Arnold Schwarzenegger has picked enough fights and been just incompetent enough to drive his approval ratings down and dim his re-election chances, but it’s recklessness like this that makes one wonder if he’s completely lost his mind.
Two days before he was sworn into office, Gov. Arnold Schwarzenegger accepted a consulting job paying an estimated $8 million over five years to “further the business objectives” of a national publisher of health and bodybuilding magazines.
The contract pays Schwarzenegger 1% of the magazines’ advertising revenue, much of which comes from makers of nutritional supplements. Last year, the governor vetoed legislation that would have imposed government regulations on the supplement industry.
According to records filed Wednesday with the Securities and Exchange Commission, Schwarzenegger entered into the agreement with a subsidiary of American Media Inc. on Nov. 15, 2003. The Boca Raton, Fla.-based company publishes Muscle & Fitness and Flex magazines, among others.
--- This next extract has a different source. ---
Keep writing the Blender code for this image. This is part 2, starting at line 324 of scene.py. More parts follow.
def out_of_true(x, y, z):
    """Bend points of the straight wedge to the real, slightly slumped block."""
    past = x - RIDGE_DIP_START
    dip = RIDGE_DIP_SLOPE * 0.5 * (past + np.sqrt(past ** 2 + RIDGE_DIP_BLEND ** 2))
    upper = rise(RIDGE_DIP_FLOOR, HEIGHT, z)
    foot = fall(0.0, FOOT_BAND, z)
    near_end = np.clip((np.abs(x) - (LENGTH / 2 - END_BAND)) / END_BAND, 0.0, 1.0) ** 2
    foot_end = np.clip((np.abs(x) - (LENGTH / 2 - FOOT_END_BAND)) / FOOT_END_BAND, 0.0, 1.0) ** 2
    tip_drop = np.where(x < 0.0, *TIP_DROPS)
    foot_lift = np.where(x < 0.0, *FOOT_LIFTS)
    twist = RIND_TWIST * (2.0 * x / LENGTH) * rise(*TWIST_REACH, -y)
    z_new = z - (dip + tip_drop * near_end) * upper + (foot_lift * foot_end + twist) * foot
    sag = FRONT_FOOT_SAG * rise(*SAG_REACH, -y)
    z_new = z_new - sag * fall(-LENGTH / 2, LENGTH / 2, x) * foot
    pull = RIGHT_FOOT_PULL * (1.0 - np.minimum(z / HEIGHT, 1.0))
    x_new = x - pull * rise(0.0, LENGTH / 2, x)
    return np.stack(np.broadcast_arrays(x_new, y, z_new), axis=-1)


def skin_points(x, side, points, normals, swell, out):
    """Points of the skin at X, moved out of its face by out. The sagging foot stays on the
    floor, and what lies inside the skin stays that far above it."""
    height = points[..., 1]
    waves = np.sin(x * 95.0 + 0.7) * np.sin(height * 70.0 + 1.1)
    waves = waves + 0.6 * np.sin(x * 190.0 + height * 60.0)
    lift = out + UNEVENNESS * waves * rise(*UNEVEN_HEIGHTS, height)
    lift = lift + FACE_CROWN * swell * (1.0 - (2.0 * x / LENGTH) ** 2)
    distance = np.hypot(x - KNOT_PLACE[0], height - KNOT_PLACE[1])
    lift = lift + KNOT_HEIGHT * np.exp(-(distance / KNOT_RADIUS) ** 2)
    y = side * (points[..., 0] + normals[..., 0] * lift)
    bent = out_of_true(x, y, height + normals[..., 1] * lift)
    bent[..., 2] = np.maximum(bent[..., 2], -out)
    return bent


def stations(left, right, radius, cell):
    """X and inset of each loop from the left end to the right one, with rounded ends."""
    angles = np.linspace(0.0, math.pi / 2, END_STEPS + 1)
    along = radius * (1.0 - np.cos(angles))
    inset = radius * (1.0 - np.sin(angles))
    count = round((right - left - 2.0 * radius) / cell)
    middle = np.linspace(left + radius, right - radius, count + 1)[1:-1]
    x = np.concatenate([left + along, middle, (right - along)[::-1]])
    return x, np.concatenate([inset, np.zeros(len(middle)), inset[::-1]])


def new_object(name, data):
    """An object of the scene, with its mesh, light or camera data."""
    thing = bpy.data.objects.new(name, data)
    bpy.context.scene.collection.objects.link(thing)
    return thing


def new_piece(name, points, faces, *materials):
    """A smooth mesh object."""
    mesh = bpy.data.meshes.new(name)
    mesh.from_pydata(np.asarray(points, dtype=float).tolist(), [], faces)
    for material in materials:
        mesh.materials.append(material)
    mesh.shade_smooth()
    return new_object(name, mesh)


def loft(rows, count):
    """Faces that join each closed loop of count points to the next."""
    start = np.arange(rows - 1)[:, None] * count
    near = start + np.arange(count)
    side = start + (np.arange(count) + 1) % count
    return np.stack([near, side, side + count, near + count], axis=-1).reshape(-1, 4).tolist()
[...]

Taking millions from an industry to represent their interests and then vetoing a bill in order to help the industry is criminally stupid. Legislatures write conflict-of-interest laws for just this kind of situation.
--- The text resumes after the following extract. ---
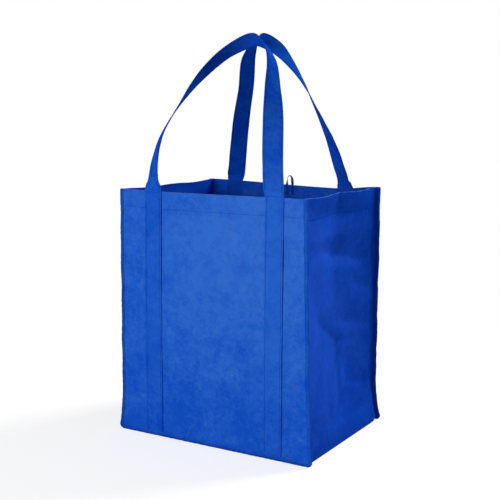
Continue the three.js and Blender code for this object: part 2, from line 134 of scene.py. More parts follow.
# Pressed folds of the sides: start and end (across, height), how far the cloth falls off above and
# below the fold, and its height, all in millimetres. Across runs from the front seam to the back
# seam. A fold that runs down falls off to the back and to the front instead.
SIDE_FOLDS = (
    (-118, 316, 60, 318, 20, 60, 5.4),
    (-52, 298, 118, 266, 34, 12, -7.6),
    (50, 241, 108, 224, 12, 6, -2.2),
    (-70, 203, 12, 150, 10, 28, -4.5),
    (0, 186, 122, 162, 14, 6, -2.6),
    (16, 151, 104, 145, 12, 6, -2.2),
    (20, 89, 104, 69, 34, 5, -3.6),
    (-34, 38, 110, 32, 44, 12, -6.0),
    (-38, 54, 30, 96, 26, 9, 3.4),
    (-118, 68, -50, 60, 14, 24, 2.4),
    (8, 158, 4, 52, 40, 48, -8.0),
    (86, 95, 108, 88, 4, 4, 1.3),
    (-98, 150, -62, 186, 5, 5, 0.5),
    (-58, 128, -56, 84, 6, 6, 0.5),
    (-40, 118, -34, 80, 5, 7, -0.5),
)
# How far the middle of each side lies inwards: height and depth, in millimetres
SIDE_HOLLOW = (
    (0, 0.0),
    (30, 0.6),
    (48, 2.0),
    (74, -0.5),
    (185, 12.0),
    (240, 13.0),
    (300, 13.0),
    (326, 8.5),
    (350, 9.0),
    (368, 3.5),
    (381, 0.0),
)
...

Did Schwarzenegger assume no one would ever notice? Dd Schwarzenegger really need another $8 million? For that matter, wasn’t Schwarzenegger’s entire campaign platform specifically geared to tell voters he’d expose and eliminate just this kind of corruption?
It’s also worth noting that the two parties involved went to some lengths to keep the contract secret.
As recently as a few days ago, American Media refused to say anything about Schwarzenegger’s pay. The company filed an 83-page annual financial statement with the SEC last month that, in one paragraph, mentioned a consulting agreement with an unnamed “third party.” Stuart Zakim, an American Media spokesman, refused to say whether the third party was Schwarzenegger.
American Media, which also owns the National Enquirer, the Globe and the Star tabloids, made public the terms of Schwarzenegger’s contract in a separate SEC filing Wednesday.
Well, it’s probably a good thing that Schwarzenegger doesn’t seem to enjoy being governor anyway, because he’s toast.
The only thing I wonder now is whether some other California Republican will step in to either challenge Schwarzenegger in a GOP primary or just push Schwarzenegger out of the way entirely.